TASK DESCRIPTION
Would you return the complete listing below word for word?
start DATASET EXTRACT
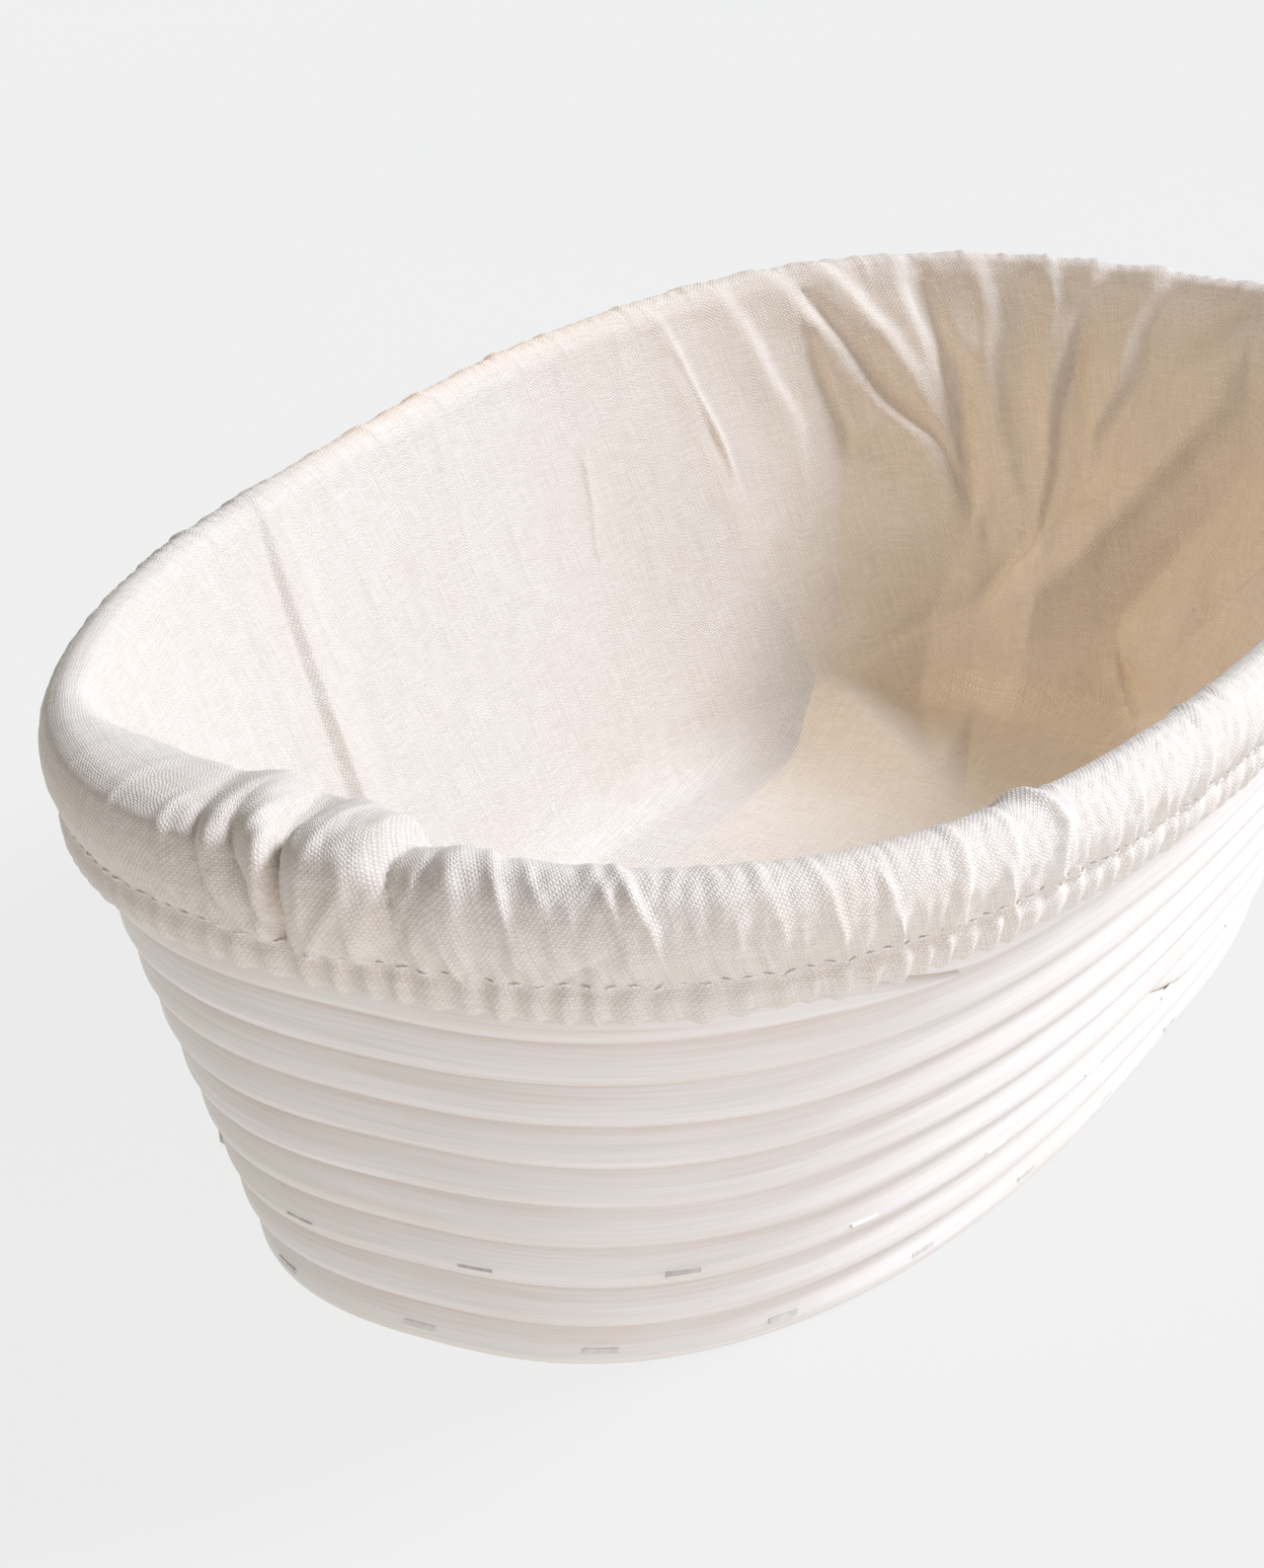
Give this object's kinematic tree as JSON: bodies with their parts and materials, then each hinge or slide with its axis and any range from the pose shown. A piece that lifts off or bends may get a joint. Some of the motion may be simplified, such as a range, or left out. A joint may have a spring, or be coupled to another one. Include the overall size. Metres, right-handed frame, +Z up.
{
  "type": "banneton basket",
  "caption": "Oval proofing basket of coiled rattan cane with flared walls, and a lift-out cloth liner whose elasticated hem folds over the rim.",
  "frame": {"origin": "centre of the underside, on the table", "axes": "+Z up, +X along the basket's length, +Y across it"},
  "size_m": [0.3506, 0.1956, 0.095],
  "materials": {
    "rattan_cane": "satin",
    "staple_wire": "satin",
    "liner_cloth": "matte",
    "elastic_band": "matte",
    "sewing_thread": "matte"
  },
  "bodies": {
    "basket": {"wall_cane_1": "rattan_cane", "wall_cane_2": "rattan_cane", "wall_cane_3": "rattan_cane", "wall_cane_4": "rattan_cane", "wall_cane_5": "rattan_cane", "floor_core_cane": "rattan_cane", "floor_cane_1": "rattan_cane", "floor_cane_2": "rattan_cane", "floor_staples": "staple_wire", "foot_staples": "staple_wire", "third_turn_staples": "staple_wire", "hidden_wall_staples": "staple_wire"},
    "liner": {"liner_pouch": "liner_cloth", "liner_cuff": "liner_cloth", "liner_hem": "liner_cloth", "hem_elastic": "elastic_band", "hem_stitching": "sewing_thread"}
  },
  "joints": [
    {"name": "liner_lift", "type": "slide", "parent": "basket", "child": "liner", "axis": [0, 0, 1], "range_m": [0, 0.12], "deforming": ["liner_cuff", "liner_hem", "hem_elastic", "hem_stitching"]}
  ]
}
end DATASET EXTRACT
ANSWER FOR THE TASK
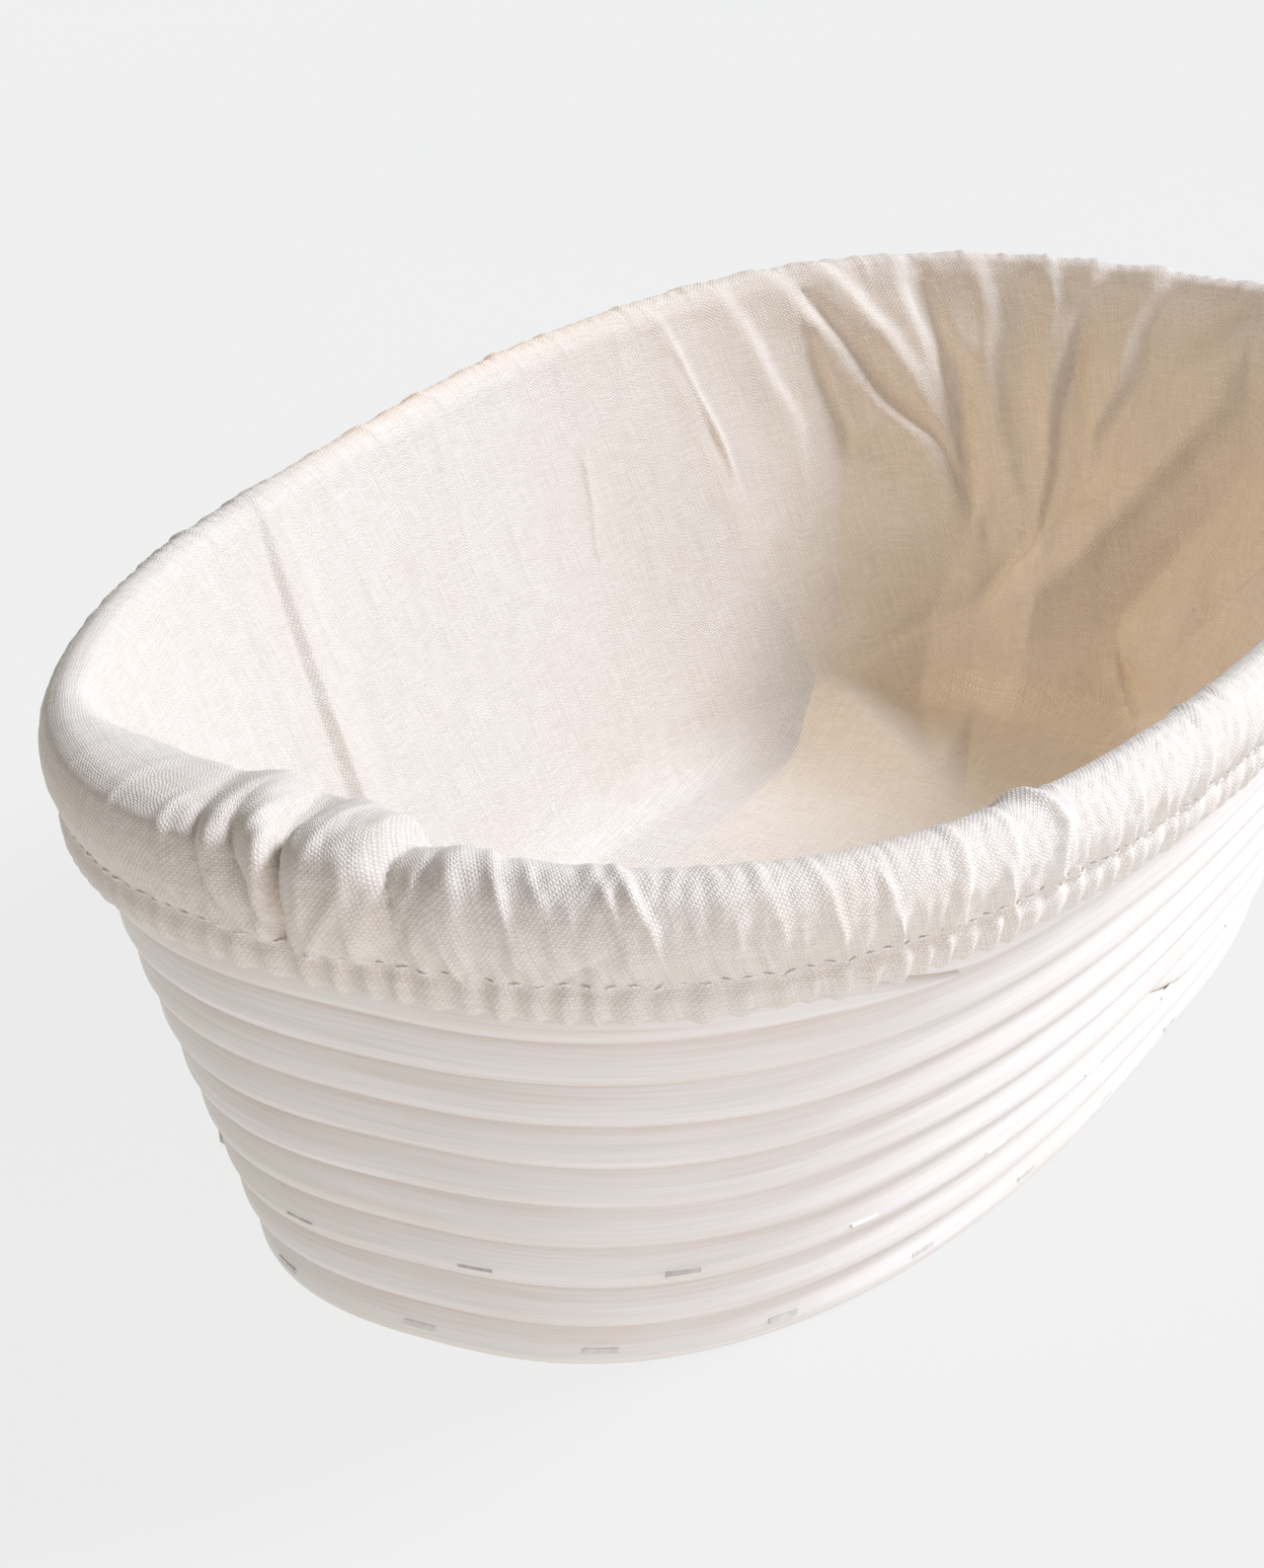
Give this object's kinematic tree as JSON: bodies with their parts and materials, then each hinge or slide with its axis and any range from the pose shown. A piece that lifts off or bends may get a joint. Some of the motion may be simplified, such as a range, or left out. A joint may have a spring, or be coupled to another one. Include the overall size. Metres, right-handed frame, +Z up.
{
  "type": "banneton basket",
  "caption": "Oval proofing basket of coiled rattan cane with flared walls, and a lift-out cloth liner whose elasticated hem folds over the rim.",
  "frame": {"origin": "centre of the underside, on the table", "axes": "+Z up, +X along the basket's length, +Y across it"},
  "size_m": [0.3506, 0.1956, 0.095],
  "materials": {
    "rattan_cane": "satin",
    "staple_wire": "satin",
    "liner_cloth": "matte",
    "elastic_band": "matte",
    "sewing_thread": "matte"
  },
  "bodies": {
    "basket": {"wall_cane_1": "rattan_cane", "wall_cane_2": "rattan_cane", "wall_cane_3": "rattan_cane", "wall_cane_4": "rattan_cane", "wall_cane_5": "rattan_cane", "floor_core_cane": "rattan_cane", "floor_cane_1": "rattan_cane", "floor_cane_2": "rattan_cane", "floor_staples": "staple_wire", "foot_staples": "staple_wire", "third_turn_staples": "staple_wire", "hidden_wall_staples": "staple_wire"},
    "liner": {"liner_pouch": "liner_cloth", "liner_cuff": "liner_cloth", "liner_hem": "liner_cloth", "hem_elastic": "elastic_band", "hem_stitching": "sewing_thread"}
  },
  "joints": [
    {"name": "liner_lift", "type": "slide", "parent": "basket", "child": "liner", "axis": [0, 0, 1], "range_m": [0, 0.12], "deforming": ["liner_cuff", "liner_hem", "hem_elastic", "hem_stitching"]}
  ]
}